Your choices here are take the middle seat and pray you don’t sit behind a seat recliner or skip the seat assignment and roll the dice. Your odds are almost always better if you wait.

Betting the airlines is better than betting casinos.

What the airlines are doing is, not surprisingly, trying to maximize their revenues. They’ll hold desirable seats, marking them “unavailable” in hopes that they can sell them to eager passengers closer to the flight date. The distribution program determines when they become “available.” But the fewer people who pay the seat assignment fee, the better your odds of getting a decent seat without spending extra money — since there’s more inventory to assign.

The airline still has to seat everyone, and if good seats are all that’s left when you finally go up to the gate and say “Excuse me, I don’t have a seat yet,” guess where you are? Smack next to a big red lever and miles of legroom, without paying a dime.

Let’s go back to your flight to the Biggest Little City in the world. Say you declined to pick a seat, then went online a few weeks later to see if better seats were magically “available.” Better seats are available, but they’re aisle seats in the back. Seat 27D sounds good, but you really like to maximize your time at the Silver Legacy buffet and want off the plane as soon as possible. Still, you wait.

During the following weeks, the flight fills up. If those people filling it opted to pay for seat reservations, your odds of getting a good seat go down as fewer prime seats are available. If other passengers also stay without seat assignments, your odds go up.

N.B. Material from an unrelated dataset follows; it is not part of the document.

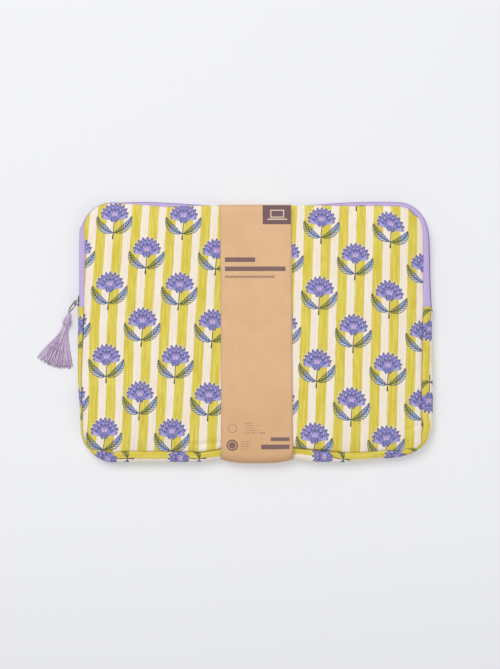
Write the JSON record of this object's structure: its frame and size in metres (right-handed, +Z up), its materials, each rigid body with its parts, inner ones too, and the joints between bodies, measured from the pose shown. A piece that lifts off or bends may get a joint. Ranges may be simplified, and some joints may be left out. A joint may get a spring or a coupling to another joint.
{
  "type": "laptop sleeve",
  "caption": "Padded fabric laptop sleeve with a gusset, a zip round three sides with a ring and tassel pull, and a card band round its middle.",
  "frame": {"origin": "under the middle of the sleeve, on the back face of the card band that it lies on", "axes": "+Z is up through the thickness, +X along the width to the right, and +Y from the bottom edge to the zipped top edge"},
  "size_m": [0.4014, 0.2616, 0.0196],
  "materials": {
    "printed_cotton": "matt printed cotton canvas",
    "foam": "soft padding",
    "lining": "plain woven lining",
    "zip_tape": "woven polyester tape",
    "zip_coil": "nylon coil",
    "metal": "nickel plate",
    "tassel_thread": "spun thread",
    "kraft_card": "uncoated kraft card"
  },
  "bodies": {
    "sleeve": {"back_panel": "printed_cotton", "back_padding": "foam", "back_lining": "lining", "front_panel": "printed_cotton", "front_padding": "foam", "front_lining": "lining", "gusset_panel": "printed_cotton", "gusset_padding": "foam", "gusset_lining": "lining", "zip_tape_back": "zip_tape", "zip_tape_front": "zip_tape", "zip_coil_back": "zip_coil", "zip_coil_front": "zip_coil"},
    "front_corner": {"front_panel_corner": "printed_cotton", "front_padding_corner": "foam", "front_lining_corner": "lining", "zip_tape_front_corner": "zip_tape", "zip_coil_front_corner": "zip_coil"},
    "zip_slider": {"slider_body": "metal"},
    "pull_ring": {"pull_ring": "metal"},
    "tassel": {"tassel_loop": "tassel_thread", "tassel_head": "tassel_thread", "tassel_wrap": "tassel_thread", "tassel_skirt": "tassel_thread"},
    "kraft_band": {"kraft_band": "kraft_card"}
  },
  "joints": [
    {"name": "slider_slide", "type": "slide", "parent": "sleeve", "child": "zip_slider", "axis": [0, 1, 0], "range_m": [0, 0.05], "deforming": ["zip_coil_front", "zip_coil_back", "zip_coil_front_corner"]},
    {"name": "corner_peel", "type": "hinge", "parent": "sleeve", "child": "front_corner", "pos_m": [-0.111, 0.0855, 0.0188], "axis": [0.8404, 0.542, 0], "range_deg": [0, 70]},
    {"name": "pull_swing", "type": "hinge", "parent": "zip_slider", "child": "pull_ring", "pos_m": [-0.1819, 0.0315, 0.0098], "axis": [0, 0, -1], "range_deg": [0, 75]},
    {"name": "tassel_swing", "type": "hinge", "parent": "pull_ring", "child": "tassel", "pos_m": [-0.18949, 0.02221, 0.0068], "axis": [0, 0, -1], "range_deg": [0, 50]},
    {"name": "band_slide", "type": "slide", "parent": "sleeve", "child": "kraft_band", "axis": [1, 0, 0], "range_m": [0, 0.23]}
  ]
}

Let’s put it in terms a devoted Players Club member can understand. The house is betting its good seats that people will pay to reserve them. You’re betting your general comfort that people won’t. Collectively, if we all declined seat assignments, we’d pretty much foil the airlines’ game.

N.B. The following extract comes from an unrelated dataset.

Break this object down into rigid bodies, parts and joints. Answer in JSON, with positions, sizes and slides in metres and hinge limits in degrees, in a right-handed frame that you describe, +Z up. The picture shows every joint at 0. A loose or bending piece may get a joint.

Flight day arrives and you show up to LAX still without a seat assignment. Magically, seat 7E has opened up. It’s near the front, but in the middle. You can press your luck and hope something better is still available at the gate, or just take that 7E at check-in. The longer you wait, the better the payoff. But then there’s a chance that you get a seat worse than the one you’d originally been offered.

Or, your whole gamble could go bust if the flight is oversold and those without seat assignments get bumped. Then again, that can also be hitting the jackpot.

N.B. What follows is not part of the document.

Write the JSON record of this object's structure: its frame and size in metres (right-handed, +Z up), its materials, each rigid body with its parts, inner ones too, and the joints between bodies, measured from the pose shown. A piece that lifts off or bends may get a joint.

This gamble is by no means a guarantee.

Like with any gamble, there are things to consider when playing seat-selection roulette. If you’re flying during a busy time of year — especially one filled with inexperienced flyers — you might want to pay for a good seat lest they actually do sell out. Same goes if you’re on a popular flight. If you’re traveling with more than one person, the whole thing gets trickier. Though airlines are required by law to seat families with children under 14 together, sometimes they don’t, and this gamble won’t pay off. If you and bae want to hold hands all the way to Reno, waiting for assigned seats together is a tougher bet.

The entire seat-assignment process is a calculated scheme by the airlines to get people to pay for assigned seats. It’s a little bit Press Your Luck, a little bit Let’s Make a Deal — and almost always a gamble. Paying the seat assignment fee early is almost always a sucker bet, but that all depends on how much you value peace of mind. Rest assured, you’ll get a seat even if you wait. But how good that seat is depends on how lucky you feel.